Правда, и самому К. И. пришлось пережить достаточно. Я очень любил слушать его рассказы о себе, о Гражданской войне, о жизни на Западе — всего этого я ведь тогда не знал.
По происхождению донской казак, он во время Гражданской войны учился в кадетском корпусе где-то в Крыму, куда корпус эвакуировался вместе с Белой армией. О корпусе помню только, что там был очень хороший преподаватель Закона Божия. Иноверцы на его занятия не приглашались. Но один кадет, калмык по национальности, очень любил эти занятия. Он неизменно приходил на каждое из них и докладывал:
— Батюшка, разрешите присутствовать.
— Что ж, давай присутствуй — так же неизменно соглашался батюшка, и занятия начинались. Это для меня было ново. Гимназические преподаватели Закона Божия в советских книгах изображались тупыми реакционерами, мишенью ученических проделок и шалостей. Что это может быть интересно, мне тогда и в голову не приходило.
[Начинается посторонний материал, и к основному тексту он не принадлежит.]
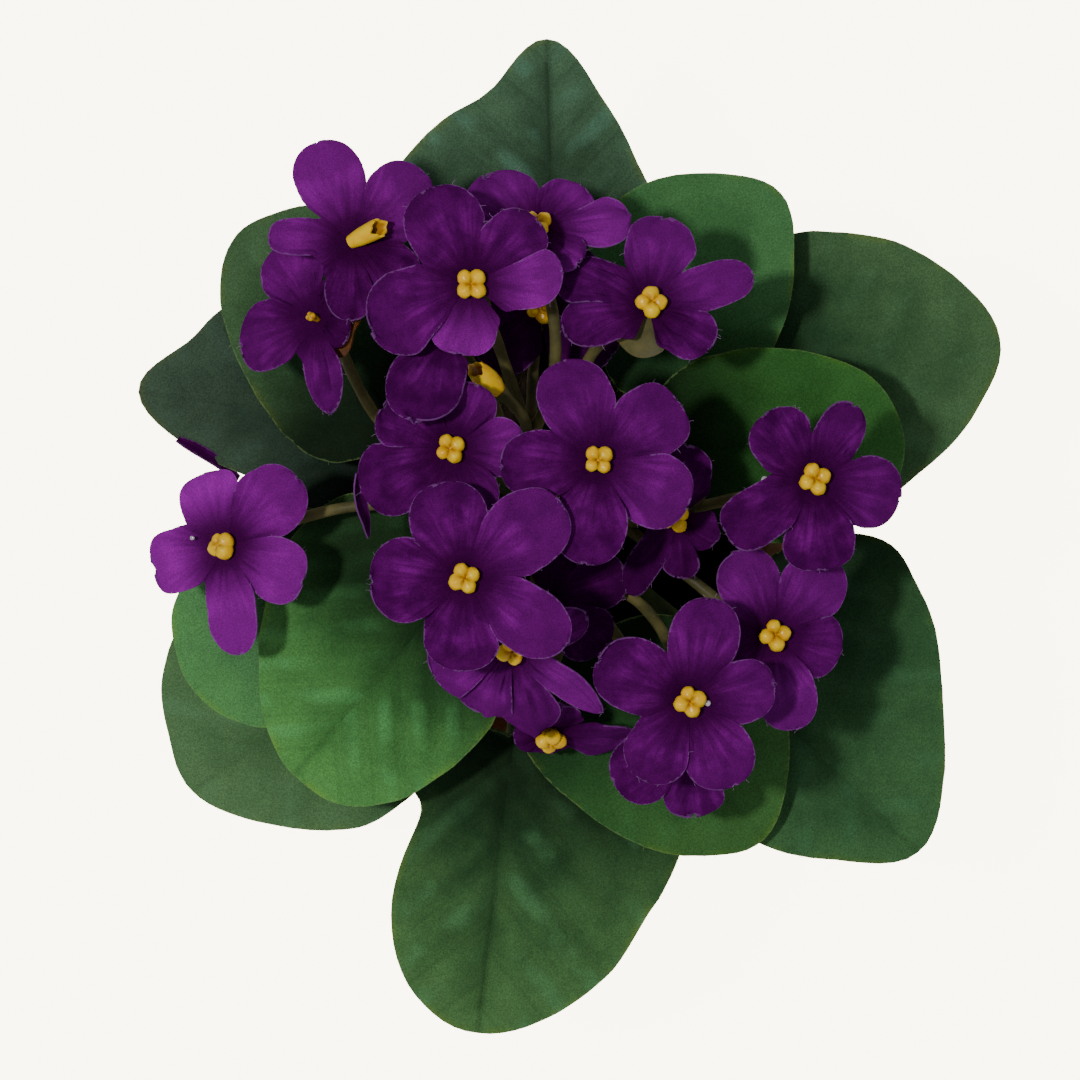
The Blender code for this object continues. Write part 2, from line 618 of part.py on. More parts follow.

Потом была знаменитая врангелевская эвакуация, о которой я знал только по сатирическому описанию Маяковского из поэмы «Хорошо!», мало соответствовавшему реальности. Корпус в полном строевом порядке погрузился на указанный ему корабль, и вскоре вся эскадра двинулась к анатолийским берегам. Утром подошли к Босфору, где их ждала эскадра союзной Англии, ради выполнения союзнического долга перед которой многие эвакуирующиеся и вступили в Гражданскую войну. И сразу началась для них драма эмиграции. На английском флагмане был поднят приказ: «Спустить русские флаги». Положение казалось унизительным и безвыходным: выходило, что боевой эскадре противостояла эскадра транспортов. Но это было не так. Вперед вышел хорошо вооруженный модернизированный русский крейсер (название которого я забыл) и направил свои дула на англичан. Русская эскадра не сбавляла ходу. Драматизм нарастал. И тогда на английском флагмане был поднят другой сигнал: «Поздравляю с благополучным прибытием», и англичане расступились, давая проход. Инцидент был исчерпан, но солидарность с теми, кто и в несчастье оставался до конца верен своим обязательствам, — обнаружена.
Потом корпус был дислоцирован в разных местах. Какая-то часть кадетов окончила его потом в Марокко или Алжире. Но до этого корпус одно время разместили под Хайфой, в Палестине, бывшей тогда подмандатным владением Англии. Там однажды вместе с горячо любимым «батей» (полковником, начальником корпуса) перед строем кадетов появился английский генерал.